• Problem details:
Produce word for word the lines of the data below running from the one that has "clear_scene()" to the one that has "for member in", inclusive, and no others.

• Recorded data:
····················

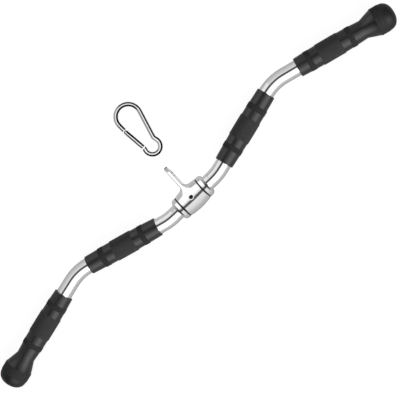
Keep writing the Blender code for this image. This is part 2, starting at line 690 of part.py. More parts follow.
def main():
    valley, peak, end, inner_grip, outer_grip = layout_of_tube()
    tilt, height = resting_pose(inner_grip, outer_grip)
    droop = math.asin((height - EYE_OUTER_RADIUS) / EYE_DISTANCE)

    layout = add_frame("layout")
    bar_frame = add_frame("bar_frame", layout, (0, 0, height), (-tilt, 0, 0))
    build_tube(bar_frame, (valley, peak, end))
    build_grips(bar_frame, inner_grip, outer_grip)
    build_collars(bar_frame)

    swivel_frame = add_frame("swivel_frame", layout, (0, 0, height), (-droop, 0, 0))
    build_swivel(swivel_frame)

    hook_y = LUG_REACH + HOOK_CLEAR_OF_LUG + WIRE_RADIUS + SMALL_BOW_RADIUS + BOWS_APART
    hook_frame = add_frame("hook_frame", layout, (HOOK_OFFSET, hook_y, WIRE_RADIUS))
    points = hook_path()
    pivot = points[0] + Vector((0, -HINGE_GAP - WIRE_RADIUS, 0))
    gate_run = points[-1] - pivot
    gate_lean = math.atan2(gate_run.x, -gate_run.y)
    gate_frame = add_frame("gate_frame", hook_frame, pivot, (0, 0, gate_lean))
    gate_length = gate_run.length - NOSE_GAP
    build_hook(hook_frame, gate_frame, gate_length)
    build_gate(gate_frame, gate_length)

    centre_on_origin(layout)
    for frame in (bar_frame, swivel_frame, hook_frame, gate_frame):
        place = frame.matrix_world.translation / MM
        print(frame.name, "at", [round(value, 3) for value in place], "mm")
    print("tilt, droop and gate lean, degrees:",
          [round(math.degrees(angle), 3) for angle in (tilt, droop, gate_lean)])


clear_scene()
PIECES = new_collection("Lat pulldown bar")
CUTTERS = new_collection("Cutters")
main()
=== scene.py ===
"""Looks of a revolving lat pulldown bar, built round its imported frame.

The chrome, rubber and screws here lie where the frame's pieces lie. Lengths are in metres, and each
piece is turned into place in its mesh, so every finished object sits at the origin.
"""

import json
import logging
import math
from dataclasses import dataclass, field
from enum import Enum
from typing import Callable, Iterable, Sequence

import bmesh
import bpy
from mathutils import Matrix, Vector

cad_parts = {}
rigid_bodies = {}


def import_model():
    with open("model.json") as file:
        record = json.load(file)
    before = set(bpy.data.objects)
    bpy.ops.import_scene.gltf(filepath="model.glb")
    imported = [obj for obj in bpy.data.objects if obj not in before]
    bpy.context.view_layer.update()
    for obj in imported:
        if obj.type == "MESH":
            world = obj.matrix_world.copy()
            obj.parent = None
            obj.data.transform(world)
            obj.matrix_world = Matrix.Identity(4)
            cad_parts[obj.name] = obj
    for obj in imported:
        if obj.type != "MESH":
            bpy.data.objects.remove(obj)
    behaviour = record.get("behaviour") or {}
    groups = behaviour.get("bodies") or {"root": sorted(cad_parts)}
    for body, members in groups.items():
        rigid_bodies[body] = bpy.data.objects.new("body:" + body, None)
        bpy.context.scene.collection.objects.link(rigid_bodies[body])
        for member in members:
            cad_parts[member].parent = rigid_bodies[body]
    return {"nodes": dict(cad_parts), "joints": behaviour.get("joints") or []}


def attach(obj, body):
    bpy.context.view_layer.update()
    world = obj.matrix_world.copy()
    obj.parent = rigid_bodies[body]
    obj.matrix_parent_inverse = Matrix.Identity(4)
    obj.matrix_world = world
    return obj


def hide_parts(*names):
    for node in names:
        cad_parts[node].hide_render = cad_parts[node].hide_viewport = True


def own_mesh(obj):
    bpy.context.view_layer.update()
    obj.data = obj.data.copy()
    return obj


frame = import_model()

LOG = logging.getLogger("lat_pulldown_bar")

BMesh = bmesh.types.BMesh
Socket = bpy.types.NodeSocket
Pair = tuple[float, float]
Triple = tuple[float, float, float]

MM = 0.001
WELD = 0.001 * MM
SEAT_GAP = 0.3 * MM
RUNNING_GAP = 0.3 * MM
TUBE_RADIUS = 14.0 * MM
BORE_RADIUS = TUBE_RADIUS + SEAT_GAP
BAR_TILT = math.radians(-10.595)
SWIVEL_DROOP = math.radians(-9.416)
# Folds, in degrees, past which an edge is rounded: on a moulding, and on a turned pin or cut wire.
ROUND_FOLD = 25.0
SHARP_FOLD = 60.0
# Most of a noise's values lie between these.
NOISE_RANGE = (0.35, 0.65)
# Turns of a shape that was made along Z.
Z_TO_X = Matrix.Rotation(math.pi / 2, 4, "Y")
Z_TO_MINUS_Y = Matrix.Rotation(math.pi / 2, 4, "X")


class Body(Enum):
    """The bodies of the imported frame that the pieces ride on."""

    BAR = "bar"
    SWIVEL = "swivel"
    HOOK = "snap_hook"
    GATE = "gate"


class Slot(Enum):
    """The record's material slots."""

    CHROME = "chrome"
    RUBBER = "grip_rubber"
    PLUG = "plug_plastic"
    BLACK_STEEL = "black_steel"
    BLACK_NYLON = "black_nylon"
    WHITE_NYLON = "white_nylon"
    SPRING = "spring_steel"


class Side(Enum):
    """The two ends of the bar, as the sign of X."""

    LEFT = -1
    RIGHT = 1

    @property
    def word(self) -> str:
        """The side's word in the frame's node names."""
        return self.name.lower()


class Relief(Enum):
    """How a band of a grip is moulded."""

    SMOOTH = "smooth"
    PADS = "raised pads"
    PYRAMIDS = "pyramid knurl"


def linear(code: str) -> tuple[float, float, float, float]:
    """Turns an sRGB hex colour into linear red, green, blue and alpha.

    Args:
        code: six hex digits after a hash.

    Returns:
        The linear colour with an alpha of 1.
    """
    shares = [int(code[i:i + 2], 16) / 255 for i in (1, 3, 5)]
    values = [s / 12.92 if s <= 0.04045 else ((s + 0.055) / 1.055) ** 2.4 for s in shares]
    return (*values, 1.0)


def add_node(
    tree: bpy.types.NodeTree,
    kind: str,
    settings: dict[str, object] | None = None,
    inputs: dict[str | int, object] | None = None,
) -> bpy.types.Node:
    """Adds a node with its settings and its inputs.

    Args:
        tree: the node tree that gets the node.
        kind: the node's type name.
        settings: properties of the node, by name.
        inputs: values, or sockets to link, by input name or number.

    Returns:
        The new node.
    """
    node = tree.nodes.new(kind)
    for name, value in (settings or {}).items():
        setattr(node, name, value)
    for name, value in (inputs or {}).items():
        if isinstance(value, bpy.types.NodeSocket):
            tree.links.new(value, node.inputs[name])
        else:
            node.inputs[name].default_value = value
    return node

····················

• Expected answer:
clear_scene()
PIECES = new_collection("Lat pulldown bar")
CUTTERS = new_collection("Cutters")
main()
=== scene.py ===
"""Looks of a revolving lat pulldown bar, built round its imported frame.

The chrome, rubber and screws here lie where the frame's pieces lie. Lengths are in metres, and each
piece is turned into place in its mesh, so every finished object sits at the origin.
"""

import json
import logging
import math
from dataclasses import dataclass, field
from enum import Enum
from typing import Callable, Iterable, Sequence

import bmesh
import bpy
from mathutils import Matrix, Vector

cad_parts = {}
rigid_bodies = {}


def import_model():
    with open("model.json") as file:
        record = json.load(file)
    before = set(bpy.data.objects)
    bpy.ops.import_scene.gltf(filepath="model.glb")
    imported = [obj for obj in bpy.data.objects if obj not in before]
    bpy.context.view_layer.update()
    for obj in imported:
        if obj.type == "MESH":
            world = obj.matrix_world.copy()
            obj.parent = None
            obj.data.transform(world)
            obj.matrix_world = Matrix.Identity(4)
            cad_parts[obj.name] = obj
    for obj in imported:
        if obj.type != "MESH":
            bpy.data.objects.remove(obj)
    behaviour = record.get("behaviour") or {}
    groups = behaviour.get("bodies") or {"root": sorted(cad_parts)}
    for body, members in groups.items():
        rigid_bodies[body] = bpy.data.objects.new("body:" + body, None)
        bpy.context.scene.collection.objects.link(rigid_bodies[body])
        for member in members:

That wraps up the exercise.